Although some research supports a 70-30 labor-capital breakdown, many other analyses cut the other way, including work by Treasury Department staff in 2012 and estimates used by the Congressional Budget Office and the Joint Committee on Taxation. Their research attempts to determine how companies would distribute any after-tax profits and which groups would benefit from new, incentivized investments.
The JCT, which will evaluate any tax bill that moves through Congress, estimated that capital bears 75% of the long-run corporate-tax burden, with labor paying the rest. Treasury Department staff estimated that 82% of corporate taxes are paid by owners of capital.
"The focus of tax reform is to deliver a major tax cut for middle-income Americans and encourage American businesses to create jobs, all to build sustained economic growth," a Treasury Department spokesperson said in a statement. "This will be achieved both through individual- and corporate-tax cuts, as well as simplification."
However, no academic model or foreign data perfectly captures what would happen if the U.S. was to change its 35% corporate-tax rate for the first time since 1993.
"There's a pretty wide band of possible outcomes that are plausible," said Alan Auerbach, a tax economist at the University of California, Berkeley.
Until a few years ago, the Treasury Department and the JCT assumed the burden of corporate taxes fell entirely on owners of capital. Holders of stock get what is left over from a company's profit after it covers its expenses, including its taxes and worker pay. Reducing corporate taxes would thus mean more money available for shareholders.
The nature of a global economy complicates the situation, however, as corporations are taxed differently depending on their location and as capital flows easily across borders. A high corporate tax pushes investment and hiring to foreign economies, punishing domestic workers. By this logic, reducing the corporate tax could help domestic workers by drawing in capital.
That effect is in turn countered by the fact that the world economy isn't entirely open and there isn't unlimited investment that would flow into one country if its taxes dropped.
"I don't think any paper finds that it's a negligible incidence on workers," said Aparna Mathur, a resident scholar at the American Enterprise Institute.
The Treasury Department under Mr. Mnuchin pointed to a 2015 study by Céline Azémar and Glenn Hubbard that estimated that a $1 increase in corporate taxes leads to a 60-cent decline in wages, suggesting a tight link between the two, with labor bearing about 60% of the corporate tax burden. The study also says, however, that the effect is muted in larger economies.

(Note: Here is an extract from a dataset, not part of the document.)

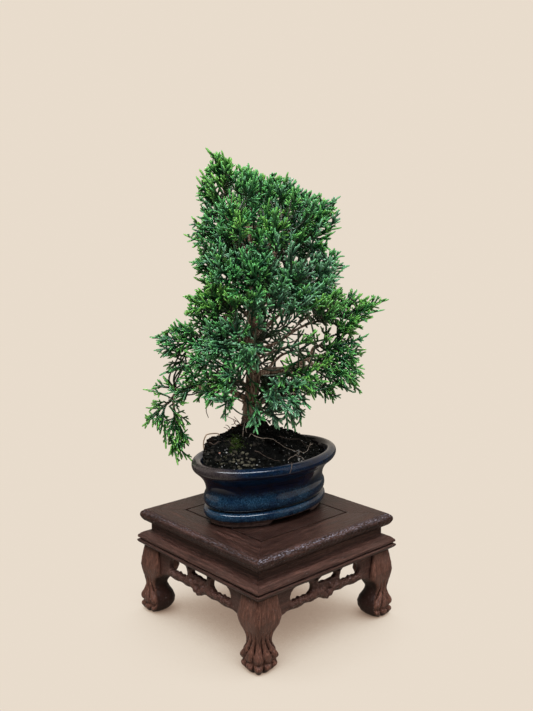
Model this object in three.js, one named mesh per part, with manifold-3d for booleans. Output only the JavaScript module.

Even if the benefits of a corporate-tax cut flow to workers, the uneven U.S. wage distribution means high-income workers would capture a significant portion of that benefit. And, so far, it is companies, not workers, that have been the loudest advocates for corporate-tax-rate cuts.
Republicans haven't settled on their corporate-tax policies and the full details will determine the economic effects of whatever they try to push through Congress.
"We're starting with half a policy and trying to understand what it would mean," said Greg Leiserson, a former Obama administration economist who is director of tax policy at the Washington Center for Equitable Growth. "But the other half is absolutely critical for figuring out whether anything gets to labor."
The Tax Policy Center assumes that 60% of corporate income taxes fall on what are called supernormal returns, which are the extra profits some companies can earn because of strategic advantages such as monopolistic power. The remaining 40% is split evenly between capital and labor, leading to an overall 80-20 split in that model.
"If you have a sort of monopolist pricing their product, they're going to do that independently of the tax rate they'd pay," said Joe Rosenberg, a senior research associate at the center, a project of the Brookings Institution and Urban Institute run by a former Obama administration official. That means the shareholders would reap the greater benefit from a tax cut.
Economists generally agree that a longer-term, permanent tax cut would be better for workers than something short-term. With a temporary tax cut, companies are less likely to make long-lasting investments that require complementary labor. As a result, benefits accrue to existing owners of capital.
The longer the tax cut lasts, the more those investments can lead to productivity and wage gains.
"If you were to have a very temporary tax cut, you wouldn't expect [wage gains] to happen at all," said Mr. Hubbard, a Columbia University economist who has advised GOP politicians. "If it happens, when it happens, these are really going to be important questions. I've always felt Democrats should support corporate-tax reform for exactly this reason."